Thanks for respoding, as this question took me 4hours… So high turnover is deemed as implicit incentives. (no question. This is the definition in the curriculum.) And low-powered pay is deemed as explicit incentives. (I don’t agree, cuz it’s said high performance pay is explicit incentives in the first paragraph, which is supported by the two examples in that paragraph.) Therefore, “the positive comovement of high turnover and LOW pay” should suggest “negative comovement of high turnover and HIGH pay”, which equates to negative comovement of implicit and explicit incentives, so the relationship of the two is substitute. Please let me know your thoughts on this.

Anything financial - bonus, annual salary, stock options, stock is explicit. It’s tangible. Other incentives etc…are implicit. E.g. being fired, threat of bankruptcy etc… High powered PAY is explicit yes (it’s financial). But having to leave if your performance is bad is an implicit incentive. We should observe in case 2 (i.e. when managers know best about performance) higher pay and low turnover. They move in opposite directions and hence are negatively correlated and thus substitutes.

Yeah, regarding the definition, I believe we agreed as follows: “High turnover is treated as significant implicit incentive; while low turnover is treated as insignificant implicit incentive. And high performance pay is treated as significant explicit incentive; while low pay is treated as insignificant explicit incentive.” So now I turn to case 2, I believe you are referring to the 3rd paragraph on the curriculum on p277. It says turnover and low-powered pay are with negative covariance. So should’t it mean HIGH turnover are negative correlated to low-powerd pay?

Correlation is computed by standardising a covariance i.e. dividing the latter by two variables - in this case pay and performance turnover - standard deviations. I’d say what word you use is irrelevent as the meaning is the same. i.e. corr(pay, turnover) = covariance (pay, turnover) divided by (sd(pay)*sd(turnover))

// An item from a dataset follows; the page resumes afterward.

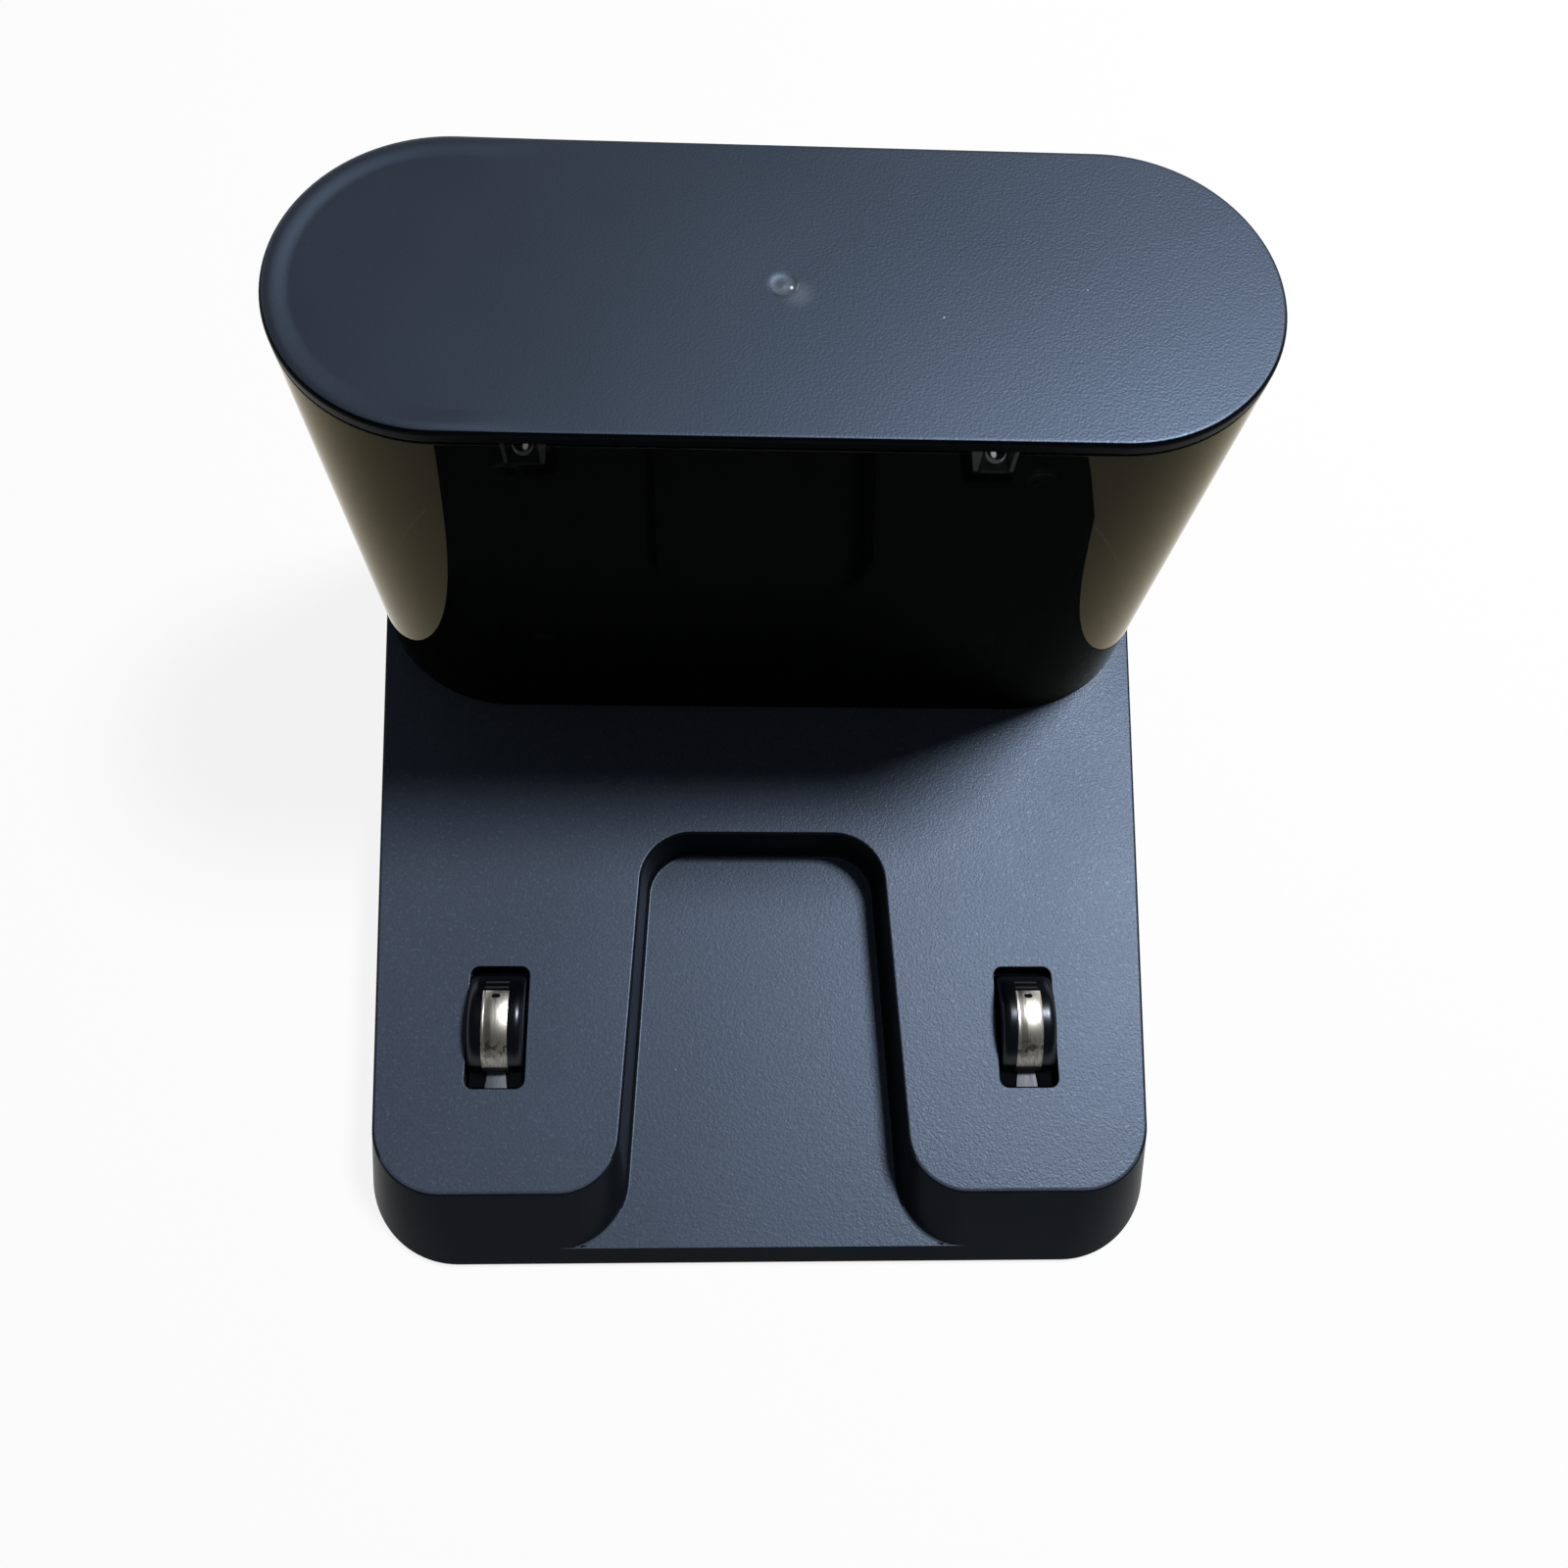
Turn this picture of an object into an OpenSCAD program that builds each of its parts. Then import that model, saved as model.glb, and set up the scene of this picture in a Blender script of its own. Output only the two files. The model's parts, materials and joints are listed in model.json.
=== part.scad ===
// Charging dock of a robot vacuum cleaner: a weighted base with two arms, a
// caster channel between them, two sprung contact shoes and a smoked tower.
// Millimetres. The origin lies on the floor under the middle of the base's
// length, with +Y to the rear and +Z up.

/* [Tower] */
// Width of the tower across its two rounded ends
tower_w = 150; // [142:1:162]
// Depth of the tower, which is the diameter of its ends
tower_d = 53; // [49:1:58]
// Height of the tower above the plate
tower_h = 92; // [84:1:110]
// Wall of the smoked sleeve
sleeve_wall = 2; // [1.6:0.1:2.6]
// Height of the cap's edge
cap_edge = 2.4; // [2:0.1:3.2]
// Rounding of the cap's top edge
cap_round = 0.8; // [0.4:0.1:1.2]
// Shadow gap between the cap and the sleeve
cap_gap = 0.35; // [0.2:0.05:0.6]

/* [Base] */
// Length of the base from its toe to its back
base_l = 156.5; // [150:0.5:170]
// Height of the base moulding, without its feet
base_t = 13; // [12.5:0.1:14]
// Height of the rubber feet below the moulding
foot_h = 1; // [0.6:0.1:1.6]
// Wall of the base moulding
base_wall = 2.2; // [1.8:0.1:2.5]
// Width of the plate at its toe, on top
toe_w = 137.6; // [132:0.2:142]
// How much wider the toe is at the floor, on each side
toe_flare = 1.8; // [0.5:0.1:3]
// How far the sloping toe runs forward from the plate's edge to the floor
toe_run = 11; // [8:0.5:13]
// Radius of the toe's outer corners on top
toe_r_top = 12.5; // [10:0.5:15]
// Radius of the toe's outer corners at the floor
toe_r_foot = 16.5; // [14:0.5:18]
// Rounding of the plate's top edge
plate_round = 0.6; // [0.3:0.1:1]

/* [Caster channel] */
// Depth of the shelf between the channel's back wall and the tower
shelf_l = 26.3; // [22:0.1:34]
// Width of the channel at its back
channel_back_w = 45.8; // [42:0.2:48]
// Width of the channel at its mouth
channel_mouth_w = 51; // [48:0.2:54]
// Height of the channel's floor above the bottom of the moulding
channel_floor = 3; // [2.8:0.1:3.4]
// Lean of the channel's walls over their height
channel_draft = 1; // [0.4:0.1:1.6]
// Radius of the channel's back corners on top
channel_r = 9.5; // [7:0.5:12]
// Radius of the arms' inner tips on top
tip_r_top = 10.5; // [8:0.5:12]
// Radius of the arms' inner tips at the channel's floor
tip_r_foot = 12; // [10:0.5:13]

/* [Charging contacts] */
// Distance between the two contacts
contact_pitch = 96; // [92:0.5:98]
// Distance of the contacts' middle from the toe
contact_from_toe = 40.2; // [38:0.2:43]
// Width of the slot in the plate
slot_w = 10.5; // [9.5:0.1:11]
// Length of the slot in the plate
slot_l = 22; // [20:0.2:23]
// Corner radius of the slot
slot_r = 1.5; // [0.8:0.1:2]
// Height of the shoe's crown above the plate
shoe_rise = 4.5; // [4:0.1:5.5]
// Length of the shoe's arch
shoe_l = 17.2; // [15.5:0.1:17.6]
// How far the shoe's crown lies behind the slot's middle
shoe_shift = 1.1; // [0.6:0.1:1.4]
// Travel of the shoe when the cleaner presses it down
shoe_travel = 3.5; // [2:0.1:3.5]
// Width of the plated strip
strip_w = 4.6; // [4:0.1:5.2]
// Thickness of the plated strip
strip_t = 0.4; // [0.3:0.05:0.5]
// Wire of the contact spring
spring_wire = 0.6; // [0.4:0.05:0.7]

/* [Emitters] */
// Distance between the two infrared emitters
emitter_pitch = 69; // [64:0.5:76]
// How far both emitters lie to the left of the middle
emitter_shift = 2.8; // [0:0.1:3.5]
// Depth of the emitters' tops below the cap's skirt
emitter_drop = 0.4; // [0.3:0.1:7]
// Distance of the board behind the sleeve's inner face
board_setback = 5.8; // [5.4:0.1:7]

/* [Hidden] */
$fn = 64;

// Clearances and overruns
fit_gap = 0.3;
seat_gap = 0.1;
slip_gap = 0.1;
cut_over = 1;

// Levels of the base
bottom_z = foot_h;
floor_z = foot_h + channel_floor;
plate_z = foot_h + base_t;
ceiling_z = plate_z - base_wall;
cover_t = 1.4;
cover_z = bottom_z + cover_t;

// Plan of the base
toe_y = -base_l / 2;
back_y = base_l / 2;
tower_r = tower_d / 2;
tower_y = back_y - tower_r;
end_x = tower_w / 2 - tower_r;
channel_l = base_l - tower_d - shelf_l;
corner_steps = 12;
end_steps = 24;
round_steps = 3;

// Tower
top_z = plate_z + tower_h;
cap_z = top_z - cap_edge;
sleeve_top_z = cap_z - cap_gap;
sleeve_front_y = tower_y - tower_r;
rim_wall = 1.4;
rim_h = 2.6;
skirt_wall = 1.4;
skirt_h = 3.3;
cap_rib_h = 2.4;
cap_rib_t = 1.2;
cap_rib_share = 0.28;
core_flange_t = 2.2;
core_wall = 2.2;
post_r = 4.6;
post_drop = 8;
post_x = end_x + 1.9 * post_r;
peg_r = 2.1;
peg_l = 11;
peg_foot_r = 3.4;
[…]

This is how i did it…it confused the crap out of me too…but i managed to make it more mathematical and now i am comfortable…i hope it helps you too… Strong implicit incentive (getting fired) + weak explicit incentive (high performance pay) = bad motivational tool + good motivational tool = substitutes Strong implicit incentive (getting fired) + strong explicit incentive (low performance pay) = bad motivational tool + bad motivational tool = compliments I guess you could play around with that until you get comfortable… cheers…

to Dark Knight: I think the word high and low is put comparing with medium pay, so they are relevant in the sense that if you change the sign of all the inputs of one variable, the covariance change the sign as well. Therefore, if you say HIGH turnover has positive correlation with high pay. it means that LOW turnover has negative with high pay. Or put it this way if a is postively correlated with b, then -a must be negatively correlated with b. to sparty419: Thanks for sharing. I don’t understand why you say strong implicit incentive is bad motivational tool and why high performance pay is weak explicit incentive?

Well…since you know there’s a high probability of you getting fired…or getting a low pay…there is a stronger incentive for you to work your butt of harder so that u dont get fired or u dont get low pay… if u know your already gonna get a high pay…then its a weak motivational tool cuz u really dont have to slog as much…kinda goes along those lines… get it??

Well…since you know there’s a high probability of you getting fired…or getting a low pay…there is a stronger incentive for you to work your butt of harder so that u dont get fired or u dont get low pay… if u know your already gonna get a high pay…then its a weak motivational tool cuz u really dont have to slog as much…kinda goes along those lines… get it??